Anderson County man receives unemployment benefits after more than 3 months of waiting

Investigations

KNOXVILLE, Tenn. (WATE) — An Anderson County man got some good news about his unemployment compensation after more than three months of waiting to hear from the state.

Todd Peterson finally has some money in his bank account.

For a while Peterson had been unable to pay bills after losing his job as a customer service rep more than three months ago. His former employer claimed he had been fired for hanging up on people.

Nevertheless, beginning in June, Todd filed for state unemployment benefits believing he may be eligible for COVID-19 pandemic unemployment assistance.

He went online to update his status once a week, and every week the response was the same: In progress.

We wrote to the state two weeks ago explaining Todd’s situation. Since then, he received this notice: Decision made.

“They approved the claim so now I’m being paid,” Peterson said. “It is pretty awesome.”

Todd also received a letter describing how the decision with a state arbitrator came about.

“I just told them the whole story as it was, that my work computer was messing up and that was causing me to hang up on people,” he said.

The letter from the Tennessee Department of Labor says Peterson’s former employer “did not provide sufficient evidence to prove work-related misconduct.”

“The biggest thing to me and what I appreciated the most is after they reviewed everything, they were able to determine it wasn’t ‘termination,’ but ‘separation’,” Peterson said. “That meant, I wasn’t fired.”
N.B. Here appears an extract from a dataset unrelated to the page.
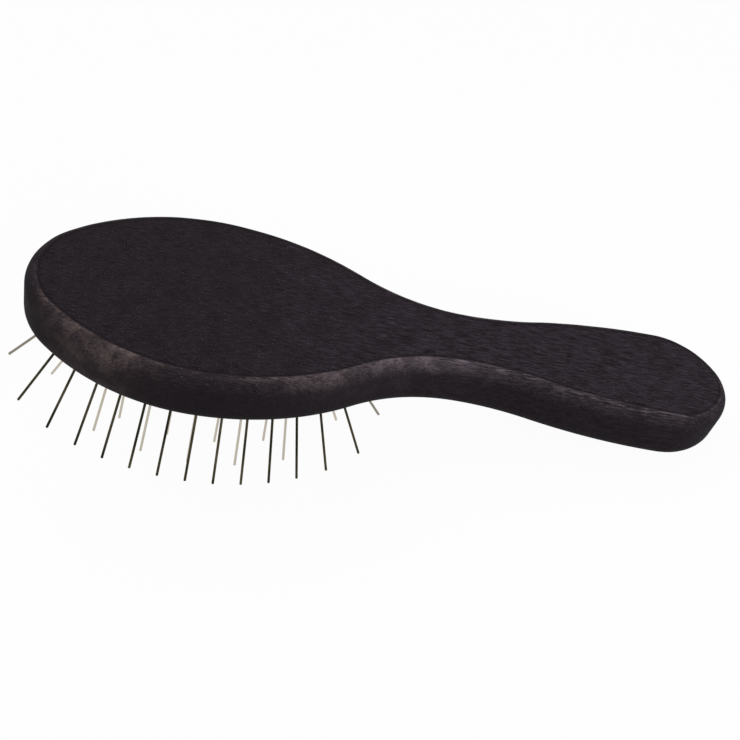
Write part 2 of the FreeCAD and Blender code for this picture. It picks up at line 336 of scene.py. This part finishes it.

Two weeks ago, we reported Todd, who is single, lives frugally in a one-bedroom apartment and watched TV on a 35-year-old set. With no full-time job, he works part-time and makes about $150 a week, enough to pay for food and his diabetes medication.

To help handle Todd’s unemployment claim and thousands of others since the pendemic began, the state has hired several hundred new employees in Nashville.

Updating his information weekly to those new workers, Todd said he was informed back in June that a decision in his case would be made by early July.

“Well, had it been approved in a timely manner, I would never have run into the issues that I ran into,” Todd said. “I could have kept current on everything. Four or five weeks isn’t bad. When it get to three months, it is ridiculous.”

Now with state and federal unemployment benefits deposited into his account, the financial pressure is off.

“It’s gotten me caught up on things,” Todd said. “It’s letting me breathe a little bit. Since I have a part-time job, I can keep ahead until I find a good full-time job again.”

In reporting stories like Peterson’s and others. we’ve discovered the state Labor Department gets behind with hard to resolve cases because they take time. His former employer claimed he should not be eligible for benefits. So when an unemployment claim is challenged, the state conducts a hearing and listens to both sides before reaching a decision.